Besides return on capital invested, building a house using EPS panels
will significantly take less time than when constructing using
conventional materials such as stones,” the corporation says.
The
technology, which has been used successfully in Mexico, Britain, Qatar,
Nigeria, Mozambique and the US, is expected to alleviate the housing
shortage once embraced by the 47 counties.
The
EPS factory has an annual production capacity of 126,720 panels, which
translates to 460,800 square metres of construction material. The NHC
says that the construction industry is growing, as evidenced by the
industry growth rate, increase in total cost of materials for all
buildings, as well as the value of reported private building works
completed in towns across the country.
It
notes that, although the cost of housing has been increasing beyond
the reach of low-income earners, most developers anticipate that low-
and lower-middle class housing will drive demand in the future.
“Furthermore,
property investors might shift their attention to the low- and
lower-middle class housing sector since the upper and upper-middle class
housing market is experiencing stagnation due to the economic slowdown
and threat of oversupply,” the corporation notes.
Experts
say the EPS panels will be accepted once people start viewing them in
terms of affordability, availability, safety, security and construction
speed. The technology is environment-friendly as it reduces the use of
quarry stones, bricks and timber. It also makes mass production easier.
The
corporation has also scaled up its development schemes in the counties
and currently has projects in all major towns. It has also announced
plans to construct 15, 000 affordable houses yearly using a combination
low-cost cement and structural insulated panels (SIP) technology
targeting the growing middle class.
HUGE DEMAND
The
plan, which began with the invitation of tenders for the construction
of four factories which will build the panels two weeks ago, is expected
to begin in March next year, when the first one in Mavoko on the
outskirts of Nairobi is completed.
It
is estimated that the cost of building a three-bedroom house could drop
to an average of Sh1.2 million from Sh3 million using EPS technology.
Also
as part of its latest efforts to provide affordable housing, the
corporation is seeking to team up with private developers and financiers
at the county level in a partnership that has roped in the state
mortgage lender, Housing Finance.
Housing
Finance has also upped mortgages and is leveraging on the recently
launched construction solution known as Makao to drive retail deposits.

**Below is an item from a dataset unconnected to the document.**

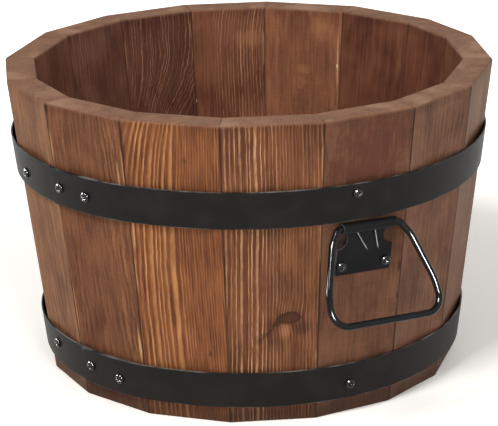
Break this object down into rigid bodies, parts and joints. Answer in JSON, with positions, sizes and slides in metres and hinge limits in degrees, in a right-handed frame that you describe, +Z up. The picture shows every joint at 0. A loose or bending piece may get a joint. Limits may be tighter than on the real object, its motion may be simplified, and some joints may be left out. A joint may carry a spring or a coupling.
{
  "type": "tub planter",
  "caption": "Round tapered wooden tub planter of flat staves held by two black steel hoops, with a boarded base and hinged wire handles.",
  "frame": {"origin": "centre of the foot ring on the floor, on the tub's axis", "axes": "+Z up along the tub's axis, +X towards the right handle (the one that the picture shows)"},
  "size_m": [0.478, 0.4135, 0.262],
  "materials": {
    "stained_wood": "red-brown stained softwood, satin, grain upright",
    "base_wood": "sawn softwood, lightly stained",
    "black_hoop": "satin black paint",
    "black_plate": "satin black paint",
    "black_screw": "glossy black coating",
    "black_wire": "glossy black paint"
  },
  "bodies": {
    "tub": {"stave_01": "stained_wood", "stave_02": "stained_wood", "stave_03": "stained_wood", "stave_04": "stained_wood", "stave_05": "stained_wood", "stave_06": "stained_wood", "stave_07": "stained_wood", "stave_08": "stained_wood", "stave_09": "stained_wood", "stave_10": "stained_wood", "stave_11": "stained_wood", "stave_12": "stained_wood", "stave_13": "stained_wood", "stave_14": "stained_wood", "stave_15": "stained_wood", "stave_16": "stained_wood", "base_board_1": "base_wood", "base_board_2": "base_wood", "base_board_3": "base_wood", "base_board_4": "base_wood", "base_board_5": "base_wood", "upper_hoop": "black_hoop", "lower_hoop": "black_hoop", "upper_hoop_screws": "black_screw", "lower_hoop_screws": "black_screw", "right_plate_screws": "black_screw", "left_plate_screws": "black_screw", "right_handle_plate": "black_plate", "left_handle_plate": "black_plate"},
    "right_handle": {"right_bail": "black_wire"},
    "left_handle": {"left_bail": "black_wire"}
  },
  "joints": [
    {"name": "right_handle_swing", "type": "hinge", "parent": "tub", "child": "right_handle", "pos_m": [0.19984, 0.002, 0.16823], "axis": [0.0045, -0.9992, 0.0399], "range_deg": [-35, 122]},
    {"name": "left_handle_swing", "type": "hinge", "parent": "tub", "child": "left_handle", "pos_m": [-0.19984, -0.002, 0.16823], "axis": [-0.0045, 0.9992, 0.0399], "range_deg": [-35, 122]}
  ]
}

Makao is a seamless end-to-end building solution that involves the
mortgage lender and a consortium of building professionals including
architects, project managers, quantity surveyors, legal advisers, civil
and service engineers and contractors.
HF
Managing Director Frank Ireri said recently that the firm intends to
diversify its loan book to reduce reliance on mortgages and also open at
least five branches in the current financial year to grow its retail
business.
The integrated financial
services provider has unveiled more than 50 home construction designs
aimed at delivering access to quality and affordable housing for the
middle and lower end of the market.
The designs are marketed under Makao.
Mr
Ireri noted that the supply of affordable units falls short of demand, a
situation that has been aggravated by inadequate supply of affordable
stock of housing units.
“Above all,
the growth in middle-income brackets has created a huge demand not
sufficiently met. As such, the firm will roll out innovative products as
part ot its strategy to deliver a smooth, flawless and convenient
process to the customer,” he said.
Makao
seeks to address the key challenges home owners undergo during
construction such as poor supervision, cost overruns and inflated costs,
fluctuating prices of materials, delay in project completion, use of
substandard materials, theft of materials, diversion of construction
funds and unqualified fundis.
ONE-STOP SHOP
Poor
workmanship and use of low quality materials have been blamed for
nullifying the savings of home construction through higher maintenance
and repair costs.
The consortium is
working on more than 50 designs with details on design, pricing,
built-up area, construction period and proposed plot size. HF clients
will access 100 per cent financing.
The move hopes to save home owners up to 30 per cent of the total cost, which would go to developers as profit.
Makao
was introduced in 2007 as a convenient solution for people who owned
land and were seeking a one-stop construction solution.
The
partnership between Housing Finance and the professionals will save
potential home owners time spent seeking regulatory requirements and
supervising construction work, while assuring them of a finished
product.
The solution targets individuals, Saccos, corporates, Kenyans in the diaspora, investment groups, schemes and counties.